Base building is the basis for all training for running. It’s the most important part of training and the purpose is to increase overall milage and the distance of the long run to the level of endurance needed for a specific race distance. The training here is simple endurance training using the 80% effort runs to build milage needed, starting from a current level of running. The key word in this phase is “mileage.” As you build up your base mileage you will get time on feet which will train your mind and body to endure the distance you will cover on race day. As mentioned before when building a mileage base the weekly milage should not be increased by more than 10% at a time, to prevent over-training and injury. Easy and hard runs should alternate, adding no more than 1-2 miles per week to the long run. For beginners this phase should last at least 4-6 months with a goal of hitting a minimum of 40-45 miles per week. For advance runners that want to improve their performance, a minimum of 60-65 miles per week is recommended. Basebuilding improves endurance and VO2 max, which is the maximum amount of oxygen that a person can utilize during intense or maximal exercise, the more oxygen you can use during high level exercise, the more energy (ATP) you can produce, with the result of being able to exercise more intensely.
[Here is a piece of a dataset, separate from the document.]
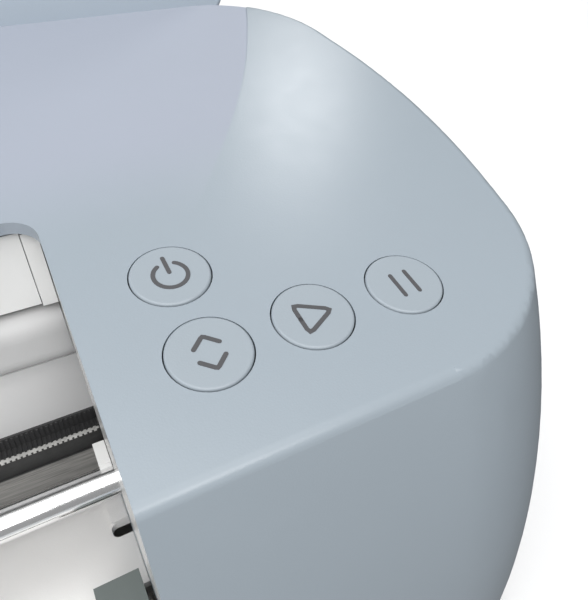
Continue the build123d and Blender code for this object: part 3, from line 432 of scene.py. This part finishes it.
def shade(mesh, smooth):
    """Shade every face of a mesh smooth or flat."""
    for polygon in mesh.polygons:
        polygon.use_smooth = smooth


def add_piece(name, bm, material, body, smooth=True):
    """Turn finished geometry into a named piece on a body."""
    bmesh.ops.recalc_face_normals(bm, faces=bm.faces)
    mesh = bpy.data.meshes.new(name)
    bm.to_mesh(mesh)
    bm.free()
    piece = add_object(name, mesh)
    dress(piece, material)
    shade(mesh, smooth)
    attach(piece, body)
    return piece


def square_to(direction):
    """Direction turned a quarter to the left in its plane."""
    return Vector((-direction.y, direction.x))


def stroke(bm, path, width, thickness, place):
    """Plate that follows an open 2D path with round ends, as a printed line does."""
    points = [Vector(p) for p in path]
    half = width / 2
    left = []
    right = []
    for i, point in enumerate(points):
        before = (point - points[i - 1]).normalized() if i else None
        after = (points[i + 1] - point).normalized() if i + 1 < len(points) else None
        across = square_to(((before or after) + (after or before)).normalized())
        offset = half / max(MITRE_LIMIT, across.dot(square_to(after or before)))
        left.append(point + across * offset)
        right.append(point - across * offset)
    ends = []
    for point, other in ((points[0], points[1]), (points[-1], points[-2])):
        out = (point - other).normalized()
        across = square_to(out)
        ends.append([point + half * (math.cos(a) * out + math.sin(a) * across) for a in END_ANGLES])
    outline = left + ends[1] + right[::-1] + ends[0]
    bottom, top = [
        [bm.verts.new(place @ Vector((p.x, p.y, depth))) for p in outline] for depth in (0, thickness)
    ]
    for i in range(len(outline)):
        bm.faces.new((bottom[i - 1], bottom[i], top[i], top[i - 1]))
    bmesh.ops.triangulate(bm, faces=[bm.faces.new(bottom[::-1]), bm.faces.new(top)])


def reach(origin, span):
    """Both ends of a span that is measured from an origin."""
    return origin + span[0], origin + span[1]


def brick(bm, wide, deep, high):
    """Box over three spans, with the edges round its top eased."""
    ease = EASE_SHARE * min(wide[1] - wide[0], deep[1] - deep[0])
    rings = []
    for z, inset in ((high[0], 0), (high[1] - ease, 0), (high[1], ease)):
        x0, x1 = wide[0] + inset, wide[1] - inset
        y0, y1 = deep[0] + inset, deep[1] - inset
        rings.append([bm.verts.new((x, y, z)) for x, y in ((x0, y0), (x1, y0), (x1, y1), (x0, y1))])
    for a, b in zip(rings, rings[1:]):
        for i in range(4):
            bm.faces.new((a[i], a[i - 3], b[i - 3], b[i]))
    bm.faces.new(rings[0][::-1])
    bm.faces.new(rings[-1])


# ---------------------------------------------------------------- casing


def make_casing(frame, materials):
    """Casing whose fold is shaded evenly from its top round into its front and sides."""
    bm = bmesh.new()
    bm.from_mesh(frame["nodes"]["upper_casing"].data)
    bmesh.ops.remove_doubles(bm, verts=bm.verts, dist=WELD)
    bmesh.ops.dissolve_degenerate(bm, edges=bm.edges, dist=SLIVER)
    for edge in bm.edges:
        edge.smooth = edge.calc_face_angle(math.pi) < SHARP_ANGLE
    casing = add_piece("casing_moulding", bm, materials["casing_blue"], "chassis")
    facet_normals = casing.data.attributes.get("custom_normal")
    if facet_normals:
        casing.data.attributes.remove(facet_normals)
    even = casing.modifiers.new("even", "WEIGHTED_NORMAL")
    even.keep_sharp = True
    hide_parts("upper_casing")


# ---------------------------------------------------------------- icons


def cap_top(name):
    """Centre of a key cap's flat top, from its box: its disc leans with the slope."""
    low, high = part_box(name)
    middle_y = low.y + COLLAR_RADIUS * math.cos(SLOPE) - COLLAR_DEPTH * math.sin(SLOPE)
    return Vector(((low.x + high.x) / 2, middle_y, high.z - CAP_RADIUS * math.sin(SLOPE)))


def cap_frame(name):
    """Matrix whose XY plane lies just under the top of a key cap, X right and Y up the slope."""
    leaning = Matrix.Translation(cap_top(name)) @ Matrix.Rotation(SLOPE, 4, "X")
    return leaning @ Matrix.Translation((0, 0, -ICON_SINK))


def arc(radius, start, end, steps):
    """Points on an arc about the origin, angles in degrees."""
    turn = [math.radians(start + (end - start) * i / steps) for i in range(steps + 1)]
    return [(radius * math.cos(a), radius * math.sin(a)) for a in turn]


def chevron(half, foot, peak):
    """Arrow head between two feet and a peak whose tip is cut round."""
    cut = 0.16
    tip_share = 0.6
    left = Vector((-half, foot)).lerp(Vector((0, peak)), 1 - cut)
    right = Vector((-left.x, left.y))
    middle = Vector((0, left.y + (peak - left.y) * tip_share))
    return [(-half, foot), left, middle, right, (half, foot)]


def play_outline():
    """Rounded triangle that points to the right, as a path that closes on itself."""
    corners = [Vector(corner) for corner in ((-0.36, -0.48), (0.50, 0.0), (-0.36, 0.48))]
    cut = 0.16
    overlap = 0.02
    path = []
    for i, here in enumerate(corners):
        before = here + (corners[i - 1] - here).normalized() * cut
        after = here + (corners[(i + 1) % 3] - here).normalized() * cut
        for share in (0, 0.5, 1):
            path.append((1 - share) ** 2 * before + 2 * share * (1 - share) * here + share**2 * after)
    start = (path[0] + path[-1]) / 2
    return [start] + path + [start + (path[0] - path[-1]).normalized() * overlap]


def make_icons(materials):
    """Printed signs on the key caps, drawn in cap radii: power, double arrow, pause and play."""
    signs = {
        "power_button": [arc(0.43, 121, 419, 40), [(0, 0.09), (0, 0.62)]],
        "load_button": [chevron(0.31, 0.19, 0.48), chevron(0.31, -0.19, -0.48)],
        "pause_button": [[(x, -0.36), (x, 0.36)] for x in (-0.22, 0.22)],
        "go_button": [play_outline()],
    }
    line = ICON_LINE * CAP_RADIUS
    for button, paths in signs.items():
        bm = bmesh.new()
        for path in paths:
            points = [Vector(point) * CAP_RADIUS for point in path]
            stroke(bm, points, line, ICON_SINK + ICON_RAISE, cap_frame(button))
        add_piece(button + "_icon", bm, materials["icon_grey"], button, smooth=False)


# ---------------------------------------------------------------- drive details


def pitch_places():
    """X of every tooth and rib, one pitch apart and centred on the channel."""
    low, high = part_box("belt_channel")
    count = int((high.x - low.x) / BELT_PITCH)
    start = low.x + (high.x - low.x - (count - 1) * BELT_PITCH) / 2
    return [start + i * BELT_PITCH for i in range(count)]


def make_belt_teeth(materials):
    """Cord and teeth along the top edge of the belt's front run."""
    belt_low, belt_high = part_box("drive_belt")
    channel_low, channel_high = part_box("belt_channel")
    front = belt_low.y
    top = belt_high.z
    bm = bmesh.new()
    brick(bm, (channel_low.x, channel_high.x), reach(front, CORD_DEEP), reach(top, CORD_HIGH))
    for x in pitch_places():
        brick(bm, reach(x, TOOTH_WIDE), reach(front, TOOTH_DEEP), reach(top, TOOTH_HIGH))
    add_piece("belt_teeth", bm, materials["belt_cord"], "chassis", smooth=False)


def make_channel_ribs(materials):
    """Fine ribs over the floor and up the rear wall of the channel behind the belt."""
    low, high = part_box("belt_channel")
    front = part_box("drive_belt")[0].y + RIB_START
    floor = low.z + CHANNEL_FLOOR
    wall = high.y - CHANNEL_WALL
    bm = bmesh.new()
    for x in pitch_places():
        brick(bm, reach(x, RIB_WIDE), (front, wall), reach(floor, FLOOR_RIB_HIGH))
        brick(bm, reach(x, RIB_WIDE), reach(wall, WALL_RIB_DEEP), (floor, high.z - RIB_END))
    add_piece("channel_ribs", bm, materials["black_plastic"], "chassis", smooth=False)


def make_lift_spring(frame, materials):
    """Return spring of the tool lift, a copy of its coil carried on the carriage."""
    spring = add_object("lift_spring_coil", frame["nodes"]["lift_spring"].data.copy())
    dress(spring, materials["steel"])
    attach(spring, "carriage")
    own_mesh(spring)
    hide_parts("lift_spring")


# ---------------------------------------------------------------- stage


def make_stage():
    """Pale round floor whose rim curves up into a pale backdrop."""
    angles = [2 * math.pi * i / FLOOR_TURNS for i in range(FLOOR_TURNS)]
    bm = bmesh.new()
    rings = []
    for radius, z in FLOOR_PROFILE:
        rings.append([bm.verts.new((radius * math.cos(a), radius * math.sin(a), z)) for a in angles])
    bm.faces.new(rings[0])
    for a, b in zip(rings, rings[1:]):
        for i in range(FLOOR_TURNS):
            bm.faces.new((a[i - 1], b[i - 1], b[i], a[i]))
    mesh = bpy.data.meshes.new("floor")
    bm.to_mesh(mesh)
    bm.free()
    floor = add_object("floor", mesh)
    shade(mesh, True)
    finish = Finish("floor_paper", 0.8)
    finish.colour(finish.noise(PAPER_SCALE), (0.86, 0.865, 0.87), (0.90, 0.90, 0.90))
    dress(floor, finish.material)
    floor.visible_diffuse = False
    floor.visible_glossy = False


def add_light(name, place, aim, size, power):
    """Large soft area light that faces a point."""
    data = bpy.data.lights.new(name, "AREA")
    data.shape = "ELLIPSE"
    data.size, data.size_y = size
    data.energy = power
    light = add_object(name, data)
    light.location = place
    light.rotation_euler = (Vector(aim) - Vector(place)).to_track_quat("-Z", "Y").to_euler()


def add_sky(name, toward, spread, strength):
    """Wide even light from one side of the sky."""
    data = bpy.data.lights.new(name, "SUN")
    data.angle = math.radians(spread)
    data.energy = strength
    light = add_object(name, data)
    light.rotation_euler = Vector(toward).to_track_quat("Z", "Y").to_euler()


def make_world():
    """Pale surroundings that dim towards the right."""
    world = bpy.data.worlds.new("studio")
    bpy.context.scene.world = world
    world.use_nodes = True
    nodes, links = world.node_tree.nodes, world.node_tree.links
    nodes["Background"].inputs["Color"].default_value = (0.98, 0.99, 1.0, 1)
    axes = nodes.new("ShaderNodeSeparateXYZ")
    links.new(nodes.new("ShaderNodeTexCoord").outputs["Generated"], axes.inputs["Vector"])
    fall = nodes.new("ShaderNodeMapRange")
    for key, value in (("From Min", -0.4), ("From Max", 0.8), ("To Min", 0.44), ("To Max", 0.10)):
        fall.inputs[key].default_value = value
    links.new(axes.outputs["X"], fall.inputs["Value"])
    links.new(fall.outputs["Result"], nodes["Background"].inputs["Strength"])


def make_lights():
    """Soft studio light: a wide sky, a lamp behind on the right, a front softbox and a fill."""
    low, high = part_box("upper_casing")
    glint = Vector((high.x - GLINT_IN, low.y + GLINT_BACK, high.z - GLINT_DOWN))
    lamp = glint + LAMP_DISTANCE * Vector(LAMP_TOWARD)
    add_sky("sky", toward=(-0.25, -0.25, 0.93), spread=75, strength=2.5)
    add_light("lamp", place=lamp, aim=glint, size=(0.26, 0.26), power=1.5)
    add_light("front", place=(0.40, -1.10, 1.15), aim=(0.19, -0.05, 0.117), size=(0.60, 0.50), power=4.5)
    add_light("fill", place=(-0.50, -1.25, 0.95), aim=(0.10, 0.0, 0.08), size=(1.0, 0.5), power=5)


def make_camera():
    """Camera over the opening's right end, looking down to the back right at the end cap."""
    data = bpy.data.cameras.new("camera")
    data.lens = CAMERA_LENS
    data.sensor_width = CAMERA_SENSOR
    data.clip_start = CAMERA_NEAR
    camera = add_object("camera", data)
    camera.location = cap_top("go_button") + RING_RADIUS * Vector(CAMERA_REACH)
    camera.rotation_euler = (math.radians(90 - CAMERA_DIP), 0, math.radians(-CAMERA_TURN))
    bpy.context.scene.camera = camera


# ---------------------------------------------------------------- scene


def main():
    """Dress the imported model, add the Blender pieces and set the stage."""
    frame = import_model()
    bpy.context.scene.view_settings.view_transform = "Standard"
    make_camera()
    materials = make_materials()
    dress_nodes(frame, materials)
    make_casing(frame, materials)
    make_icons(materials)
    make_belt_teeth(materials)
    make_channel_ribs(materials)
    make_lift_spring(frame, materials)
    make_stage()
    make_world()
    make_lights()


main()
Cardiovascular or aerobic changes happen pretty quickly, muscle take a little longer, and connective tissue, tendons and ligaments take the longest to become strong enough to support the added mileage. That is why is very important to follow a schedule that build mileage slowly and comfortably without being tempted to run too many milage too soon only because you feel you have the stamina to support that, when in reality your body is lacking of muscular and connective tissue strength that develop much slower with the possible result of injury.
Here is a table of goals for most levels of athletes for common race distances that Patti & Warren Finke developed.
After building strength and endurance in the base building phase is the sharpening phase which involve specific race preparation applying speedwork to improve running efficiency at race pace.